Le soluzioni tecniche esistono ma richiedono una visione politica coerente. Si parla di tariffe basate sul reddito, di piani differenziati per nuclei familiari multipli, di contributi obbligatori per i grandi consumatori industriali. I data center, per esempio, potrebbero essere vincolati a fondi di compensazione per finanziare comunità locali e progetti di energia condivisa. Una versione moderna del “give back”, che suona più concreta del classico greenwashing. In alcuni stati sono già nati accordi legali chiamati community benefit agreements che impongono alle aziende digitali di investire in solare di prossimità. È una logica di responsabilità distribuita che ricorda vagamente la carbon tax, ma con un volto più sociale.

Le cause strutturali dell’aumento dei prezzi non si risolvono in una legislatura. Il gas metano è diventato instabile dopo l’invasione russa dell’Ucraina, l’infrastruttura americana è vecchia e fragile, le linee elettriche necessitano di miliardi di dollari in manutenzione. Tutto questo si traduce in costi fissi che ricadono su tutti, indipendentemente dal consumo. È la perfetta dimostrazione che il mercato, lasciato a sé stesso, non sempre è efficiente.

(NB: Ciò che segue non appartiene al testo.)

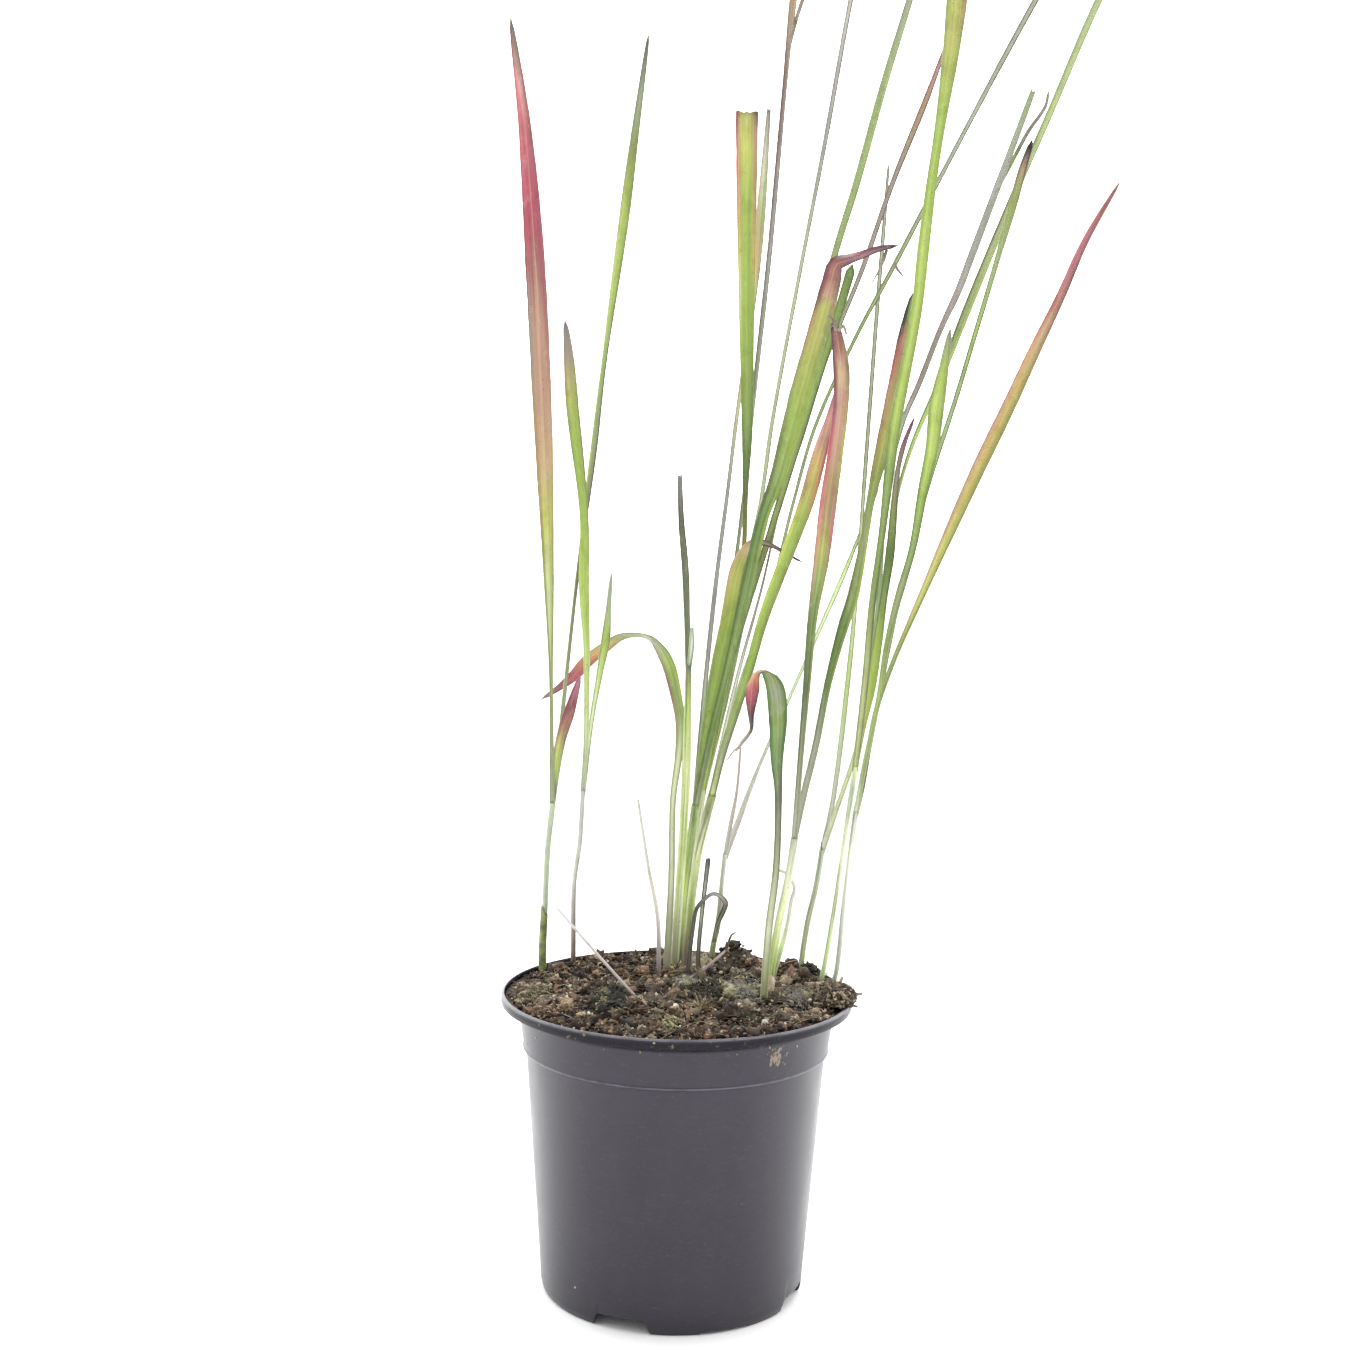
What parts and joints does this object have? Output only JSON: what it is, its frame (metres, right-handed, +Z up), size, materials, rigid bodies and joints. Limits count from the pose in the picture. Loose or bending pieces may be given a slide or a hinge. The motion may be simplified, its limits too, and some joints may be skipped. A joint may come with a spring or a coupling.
{
  "type": "potted ornamental grass",
  "caption": "Tall red-tipped ornamental grass in a round plastic nursery pot, with arching and upright blades standing in bark soil.",
  "frame": {"origin": "centre of the pot's underside, on the surface it stands on", "axes": "+Z up along the pot's axis, -Y towards the viewer of the pot's front, +X to that viewer's right"},
  "size_m": [0.244, 0.238, 0.552],
  "materials": {
    "pot": "dark grey-black moulded polypropylene, satin, dusty in places",
    "soil": "moist coir and bark potting mix with perlite and a little moss",
    "bark_clump": "dry coir and bark crumb",
    "shoot": "pale green rolled leaf sheaths, satin",
    "green_blade": "green grass blade with parallel veins, satin",
    "lime_blade": "yellow-green grass blade with parallel veins, satin",
    "red_blade": "green grass blade that turns blood red towards the tip, satin",
    "purple_blade": "green grass blade that turns dull purple towards the tip, satin",
    "dry_straw": "dry straw-coloured grass, matt",
    "dead_blade": "dead blackish grass, matt"
  },
  "bodies": {
    "root": {"bark_clump": "bark_clump", "curled_leaf": "dead_blade", "dark_stub": "dead_blade", "leaf_arch": "green_blade", "leaf_back_short": "green_blade", "leaf_back_wide": "green_blade", "leaf_bent_purple": "purple_blade", "leaf_bent_rear": "green_blade", "leaf_bright": "lime_blade", "leaf_brown_thin": "green_blade", "leaf_cut_broad": "green_blade", "leaf_cut_dark": "green_blade", "leaf_cut_slim": "green_blade", "leaf_dark_tip": "green_blade", "leaf_dry_long": "dry_straw", "leaf_dry_short": "dry_straw", "leaf_far_stalk": "green_blade", "leaf_far_thin": "green_blade", "leaf_front_long": "green_blade", "leaf_grey_cut": "purple_blade", "leaf_hooked": "green_blade", "leaf_inner_lime": "lime_blade", "leaf_left_long": "red_blade", "leaf_left_short": "green_blade", "leaf_left_thin": "green_blade", "leaf_lime_red": "lime_blade", "leaf_red_broad": "red_blade", "leaf_right_lime": "lime_blade", "leaf_right_red": "red_blade", "leaf_stub": "green_blade", "leaf_tall_left": "green_blade", "leaf_tall_lime": "lime_blade", "leaf_tall_mid": "green_blade", "leaf_tall_right": "green_blade", "leaf_wide_green": "green_blade", "pot": "pot", "shoot_centre": "shoot", "shoot_centre_back": "shoot", "shoot_centre_rear": "shoot", "shoot_centre_right": "shoot", "shoot_dry": "dry_straw", "shoot_front": "shoot", "shoot_left": "shoot", "shoot_left_back": "shoot", "shoot_right_inner": "shoot", "shoot_right_middle": "shoot", "shoot_right_outer": "shoot", "soil": "soil", "straw_left": "dry_straw", "straw_middle": "dry_straw", "straw_short": "dry_straw", "tendril": "dry_straw"}
  },
  "joints": []
}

C’è una lezione implicita in queste elezioni: l’energia non è più solo un settore industriale, è un’istituzione democratica. Chi controlla il flusso dell’elettricità controlla anche quello del consenso. I dati non si calcolano senza potenza elettrica, e la potenza politica non si costruisce senza dati. È un circuito chiuso dove AI, economia e governance si alimentano a vicenda.

Nel futuro prossimo la sfida sarà costruire un sistema energetico che regga la crescita dei data center senza trasformare le famiglie in batterie umane per l’economia digitale. Forse servono meno promesse elettorali e più ingegneri. Forse è arrivato il momento di ammettere che la transizione ecologica non è un atto di fede ma un problema di architettura industriale. In ogni caso, l’America ha riacceso la luce su un tema che per troppo tempo era rimasto nascosto tra le pagine delle bollette.